Auguste Delaherche (27 December 1857 – 27 June 1940) was a French ceramicist, who was a leading figure in French art pottery through the Art Nouveau period.  Like other leading French potters of the period, he was intensely interested in ceramic glaze effects of colour and surface texture.  He began his career making stoneware, but later also made porcelain in his studio.  

After some years potting in Paris, in 1894 he returned to his native region, and ten years later changed his operation to a one-man studio pottery.  He also moved in stages from making exclusively stoneware to only making porcelain.

Career
He trained at the École des Arts Décoratifs in Paris.  At the start of his career he worked in other artistic media, restoring stained glass, designing "religious jewellery" and as head of the electroplating department at the firm of Christofle in Paris, who had pioneered the technique. He began potting with salt-glazed stoneware in 1883 near Beauvais, and in 1887 bought the atelier of Ernest Chaplet in rue Blomet, Paris.  Chaplet had moved to Choisy-le-Roi in the suburbs.

Initially he made stoneware pieces in several versions, and did not do the throwing himself, giving drawings to assistants.  His pieces were almost all vases of one sort or another.  He preferred relatively simple basic shapes, often augmented with bold ribs or handles, concentrating on the surface effects, especially high-temperature "flambé" glazes.  His work came to the notice of other potters at the exhibition held by the Union Centrale des Arts Décoratifs in 1887, and then won prizes at the Paris Exposition Universelle of 1889.  He won gold medals at both, and the Exposition Universelle of 1900, again in Paris. 

In 1894 he left Paris and set up his workshop at "Les Sables Rouges", in the hamlet of Armentières, Oise, near the village of Lachapelle-aux-Pots, and his hometown of Beauvais, and in the traditional stoneware potting district of the Pays de Bray.  He was rarely seen in Paris thereafter, though his pieces continued to be sold at the top galleries there, and as a result he acquired in the Paris art scene something of a myth as a rural "hermit".  He also began to make porcelain pieces. 

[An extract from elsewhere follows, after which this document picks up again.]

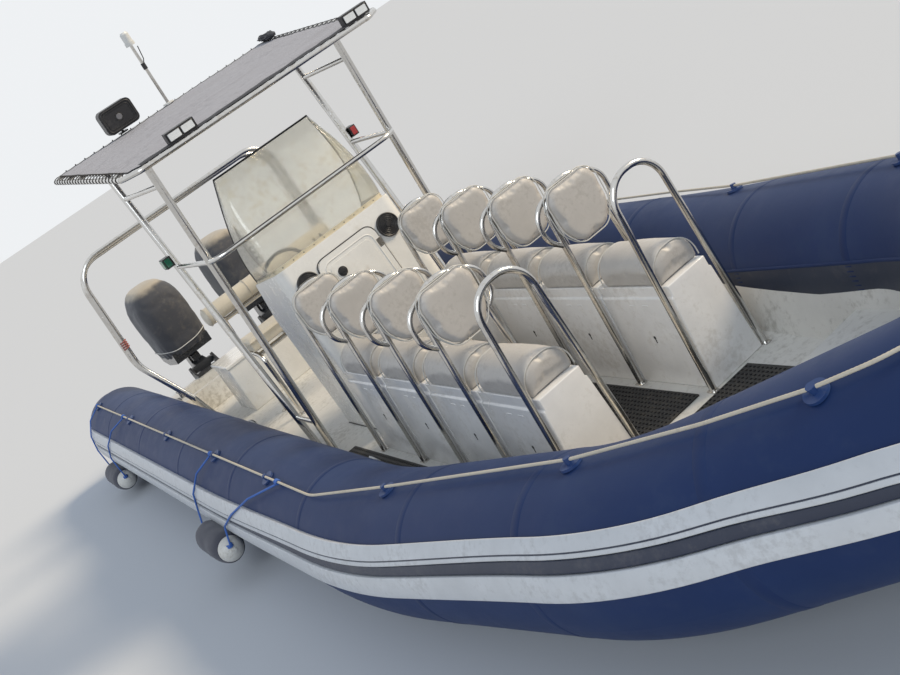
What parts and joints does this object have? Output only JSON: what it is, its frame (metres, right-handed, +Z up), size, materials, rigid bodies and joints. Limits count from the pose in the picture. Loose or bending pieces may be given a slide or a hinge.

In 1904 there was a major change in his way of working, as he became, in modern terms, a studio potter.  He let go his assistants, and thereafter made unique pieces, mostly (and eventually all) in porcelain, carrying out all the stages of production himself.  He was said to use clay dug from his own garden, and according to Bernard Leach, he only fired his kiln once a year, remaining awake for thirty hours to ensure the correct temperature was maintained. The former claim must only refer to stoneware, as the region's clay is very suitable for this, and it is where it was first made in France, but the clay lacks the kaolin needed for porcelain.  Indeed, pottery clay was still being extracted commercially at Armentières in 1974.  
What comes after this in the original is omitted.